[Object modeling scripts]
════════════════════
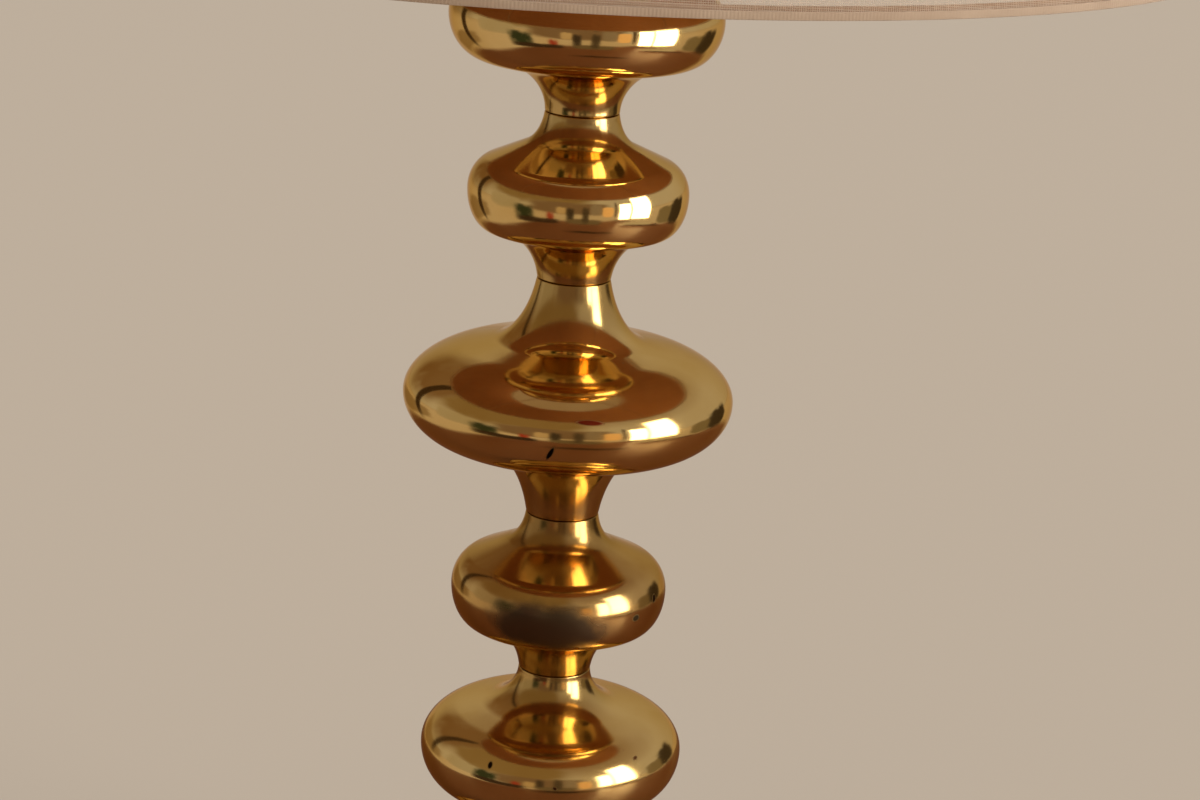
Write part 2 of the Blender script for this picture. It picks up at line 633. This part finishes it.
# Zinc-plated steel: a cool, slightly cloudy grey.
finish_nodes(mottled("zinc_plated_steel", ("#a2a5a8", "#bfc1c2"), (0.28, 0.45), 4.0, Metallic=1.0),
             "foot_washer", "foot_nut", "stem_tube")


# Five bobbins: hollow brass beads spun in two halves, closed round a neck at each end, and polished.
# They are threaded on the tube, with a centring ring inside each joint.
# Each half is given in the way of FOOT_RISE.
LARGE = {
    "radius": 62,
    "above": (44.9, 38.3, 20.4, 0.2, 19.2, 0.3),
    "below": (46, 25.6, 19.4, 0.7, 20.6, 0.27),
}
SMALL = {
    "radius": 41,
    "above": (29.4, 10.5, 12.4, 4.7, 9.6, 0.16),
    "below": (32.8, 8.7, 15, 0.2, 18.4, 0.13),
}
MEDIUM = {
    "radius": 50.3,
    "above": (32.1, 20, 15.4, 0.6, 20, 0),
    "below": (35.1, 14, 16.7, 0.4, 21.4, 0.01),
}


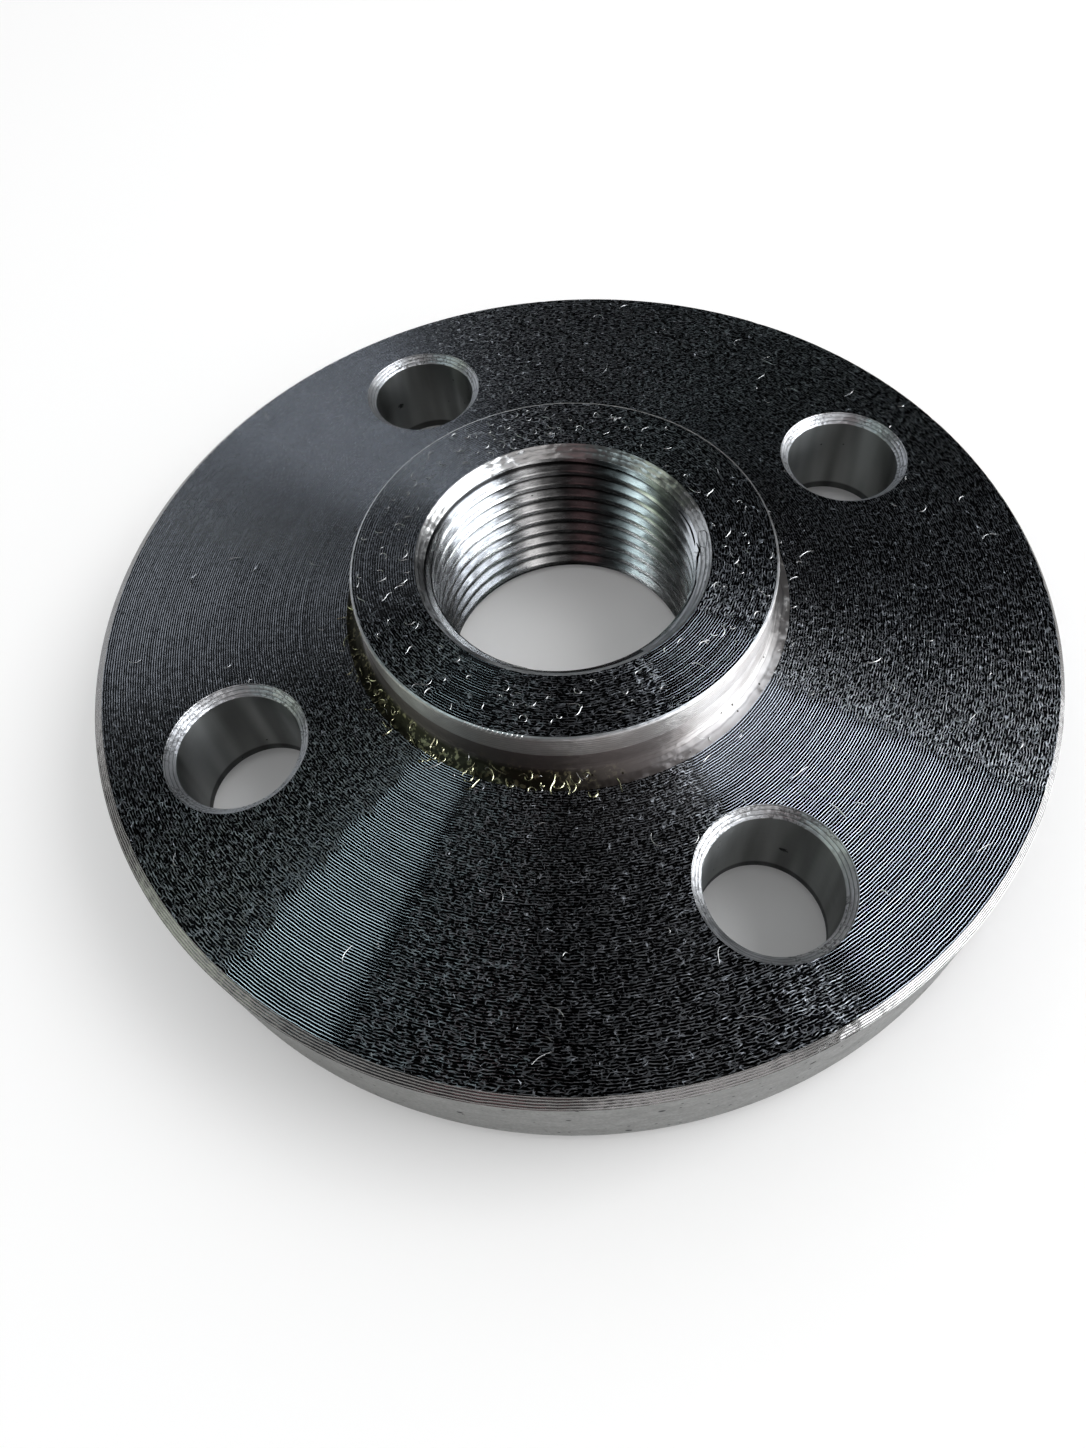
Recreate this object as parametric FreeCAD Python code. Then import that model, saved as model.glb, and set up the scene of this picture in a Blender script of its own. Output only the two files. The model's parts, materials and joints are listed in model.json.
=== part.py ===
import FreeCAD, Part
import math
import os

# Threaded pipe flange with a short hub, turned in one piece.
#
# Units are millimetres. The origin is the centre of the sealing face that the
# flange stands on, +Z points along the bore towards the hub, and the bolt holes
# straddle the X and Y axes.

# Driving dimensions of the flange plate
FLANGE_DIAMETER = 115.0
PLATE_THICKNESS = 14.0
RIM_TOP_CHAMFER = 0.9
RIM_BOTTOM_CHAMFER = 0.4

# Raised sealing face on the underside
SEALING_FACE_DIAMETER = 68.0
SEALING_FACE_HEIGHT = 2.0
SEALING_FACE_CHAMFER = 0.3

# Hub around the thread
HUB_DIAMETER = 50.0
HUB_HEIGHT = 7.7
HUB_ROOT_FILLET = 2.0
HUB_EDGE_CHAMFER = 0.3

# Bore, at the crest diameter of the pipe thread
BORE_DIAMETER = 30.9
BORE_MOUTH_DIAMETER = 34.6
BORE_MOUTH_DEPTH = 2.0
BORE_FOOT_CHAMFER = 0.9

# Bolt circle
BOLT_CIRCLE_DIAMETER = 85.0
BOLT_HOLE_COUNT = 4
BOLT_HOLE_DIAMETER = 14.0
BOLT_HOLE_TOP_CHAMFER = 1.2
BOLT_HOLE_BOTTOM_CHAMFER = 0.3

# Levels above the sealing face
PLATE_BOTTOM = SEALING_FACE_HEIGHT
PLATE_TOP = PLATE_BOTTOM + PLATE_THICKNESS
HUB_TOP = PLATE_TOP + HUB_HEIGHT

# How far a cutter runs past the face that it cuts
CUTTER_OVERRUN = 1.0


def at(radius, height):
    """Return a point of the turning section, which lies in the XZ plane."""
    return FreeCAD.Vector(radius, 0, height)


def line(start, end):
    """Return a straight edge of the section."""
    return Part.LineSegment(start, end).toShape()


def hub_root_fillet():
    """Return the quarter arc that runs the hub's side into the plate's face."""
    hub_radius = HUB_DIAMETER / 2
    centre = at(hub_radius + HUB_ROOT_FILLET, PLATE_TOP + HUB_ROOT_FILLET)
    start = centre + at(0, -HUB_ROOT_FILLET)
    end = centre + at(-HUB_ROOT_FILLET, 0)
    diagonal = -HUB_ROOT_FILLET * math.sqrt(0.5)
    middle = centre + at(diagonal, diagonal)
    return Part.Arc(start, middle, end).toShape()


def outer_edges():
    """Return the outside of the section, from the bore's foot to its mouth."""
    bore_radius = BORE_DIAMETER / 2
    face_radius = SEALING_FACE_DIAMETER / 2
    rim_radius = FLANGE_DIAMETER / 2
    hub_radius = HUB_DIAMETER / 2
    below_fillet = [
        at(bore_radius + BORE_FOOT_CHAMFER, 0),
        at(face_radius - SEALING_FACE_CHAMFER, 0),
        at(face_radius, SEALING_FACE_CHAMFER),
        at(face_radius, PLATE_BOTTOM),
        at(rim_radius - RIM_BOTTOM_CHAMFER, PLATE_BOTTOM),
        at(rim_radius, PLATE_BOTTOM + RIM_BOTTOM_CHAMFER),
        at(rim_radius, PLATE_TOP - RIM_TOP_CHAMFER),
        at(rim_radius - RIM_TOP_CHAMFER, PLATE_TOP),
        at(hub_radius + HUB_ROOT_FILLET, PLATE_TOP),
    ]
    above_fillet = [
        at(hub_radius, PLATE_TOP + HUB_ROOT_FILLET),
        at(hub_radius, HUB_TOP - HUB_EDGE_CHAMFER),
        at(hub_radius - HUB_EDGE_CHAMFER, HUB_TOP),
        at(BORE_MOUTH_DIAMETER / 2, HUB_TOP),
    ]
    lower = [line(a, b) for a, b in zip(below_fillet, below_fillet[1:])]
    upper = [line(a, b) for a, b in zip(above_fillet, above_fillet[1:])]
    return lower + [hub_root_fillet()] + upper


def bore_edges():
    """Return the bore's side of the section, from its mouth to its foot."""
    bore_radius = BORE_DIAMETER / 2
    points = [
        at(BORE_MOUTH_DIAMETER / 2, HUB_TOP),
        at(bore_radius, HUB_TOP - BORE_MOUTH_DEPTH),
        at(bore_radius, BORE_FOOT_CHAMFER),
        at(bore_radius + BORE_FOOT_CHAMFER, 0),
    ]
    return [line(a, b) for a, b in zip(points, points[1:])]


def turned_blank():
    """Revolve the section about the bore's axis."""
    section = Part.Face(Part.Wire(outer_edges() + bore_edges()))
    return section.revolve(FreeCAD.Vector(0, 0, 0), FreeCAD.Vector(0, 0, 1), 360)


def countersink(radius, chamfer, level, side):
    """Return a 45 degree cone that opens towards the face at the given level."""
    height = chamfer + CUTTER_OVERRUN
    start = at(0, level - side * chamfer)
    axis = FreeCAD.Vector(0, 0, side)
    return Part.makeCone(radius, radius + height, height, start, axis)


def bolt_hole_cutter():
    """Return the drill for one hole, with a countersink for each face."""
    radius = BOLT_HOLE_DIAMETER / 2
    length = PLATE_THICKNESS + 2 * CUTTER_OVERRUN
    drill = Part.makeCylinder(radius, length, at(0, PLATE_BOTTOM - CUTTER_OVERRUN))
    top = countersink(radius, BOLT_HOLE_TOP_CHAMFER, PLATE_TOP, 1)
    bottom = countersink(radius, BOLT_HOLE_BOTTOM_CHAMFER, PLATE_BOTTOM, -1)
    return drill.fuse([top, bottom])


def bolt_hole_cutters():
    """Place the cutter around the bolt circle, straddling the X and Y axes."""
    pitch = 360 / BOLT_HOLE_COUNT
    cutters = []
    for index in range(BOLT_HOLE_COUNT):
        cutter = bolt_hole_cutter()
        cutter.translate(at(BOLT_CIRCLE_DIAMETER / 2, 0))
        cutter.rotate(at(0, 0), FreeCAD.Vector(0, 0, 1), pitch * (index + 0.5))
        cutters.append(cutter)
    return cutters


def threaded_flange():
    """Return the finished flange as one solid."""
    drilled = turned_blank().cut(bolt_hole_cutters())
    return drilled.Solids[0]


os.makedirs("parts", exist_ok=True)
flange = threaded_flange()
flange.exportStep("parts/threaded_flange.step")
print("threaded_flange", flange.isValid(), round(flange.Volume, 1), flange.BoundBox)
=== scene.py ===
import json
import math
import random

import bmesh
import bpy
import numpy as np
from mathutils import Matrix, Quaternion, Vector, geometry, noise


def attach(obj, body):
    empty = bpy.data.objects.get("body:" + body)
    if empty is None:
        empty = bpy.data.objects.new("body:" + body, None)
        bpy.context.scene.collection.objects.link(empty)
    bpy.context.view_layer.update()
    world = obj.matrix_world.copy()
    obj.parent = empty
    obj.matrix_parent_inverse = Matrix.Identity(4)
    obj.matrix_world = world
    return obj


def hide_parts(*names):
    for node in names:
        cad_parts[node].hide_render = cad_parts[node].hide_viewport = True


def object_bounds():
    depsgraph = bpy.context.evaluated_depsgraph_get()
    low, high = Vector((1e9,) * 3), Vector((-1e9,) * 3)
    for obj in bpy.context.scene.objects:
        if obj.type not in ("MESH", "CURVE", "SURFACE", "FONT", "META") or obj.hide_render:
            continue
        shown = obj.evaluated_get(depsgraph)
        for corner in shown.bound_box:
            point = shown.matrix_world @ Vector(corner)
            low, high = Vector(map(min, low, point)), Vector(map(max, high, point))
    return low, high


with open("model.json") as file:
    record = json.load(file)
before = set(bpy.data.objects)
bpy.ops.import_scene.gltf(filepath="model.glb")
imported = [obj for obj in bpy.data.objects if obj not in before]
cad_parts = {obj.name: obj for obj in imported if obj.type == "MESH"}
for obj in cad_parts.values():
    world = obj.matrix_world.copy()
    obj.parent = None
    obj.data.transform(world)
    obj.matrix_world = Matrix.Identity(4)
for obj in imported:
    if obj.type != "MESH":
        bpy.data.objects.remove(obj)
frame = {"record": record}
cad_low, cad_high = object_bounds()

# Looks of a threaded pipe flange: one turned steel piece with a real helical
# thread, faced, drilled and chamfered surfaces, and the swarf left on it.
# Lengths in the constants are millimetres; Blender gets metres.
MM = 0.001
UP = (0.0, 0.0, 1.0)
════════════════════
## [Given instruction]
Your task is to repeat exactly the lines from the one that contains "Recreate this object" through the one that contains "RIM_BOTTOM_CHAMFER = 0.4", with both end lines included.

## [Final result]
Recreate this object as parametric FreeCAD Python code. Then import that model, saved as model.glb, and set up the scene of this picture in a Blender script of its own. Output only the two files. The model's parts, materials and joints are listed in model.json.
=== part.py ===
import FreeCAD, Part
import math
import os

# Threaded pipe flange with a short hub, turned in one piece.
#
# Units are millimetres. The origin is the centre of the sealing face that the
# flange stands on, +Z points along the bore towards the hub, and the bolt holes
# straddle the X and Y axes.

# Driving dimensions of the flange plate
FLANGE_DIAMETER = 115.0
PLATE_THICKNESS = 14.0
RIM_TOP_CHAMFER = 0.9
RIM_BOTTOM_CHAMFER = 0.4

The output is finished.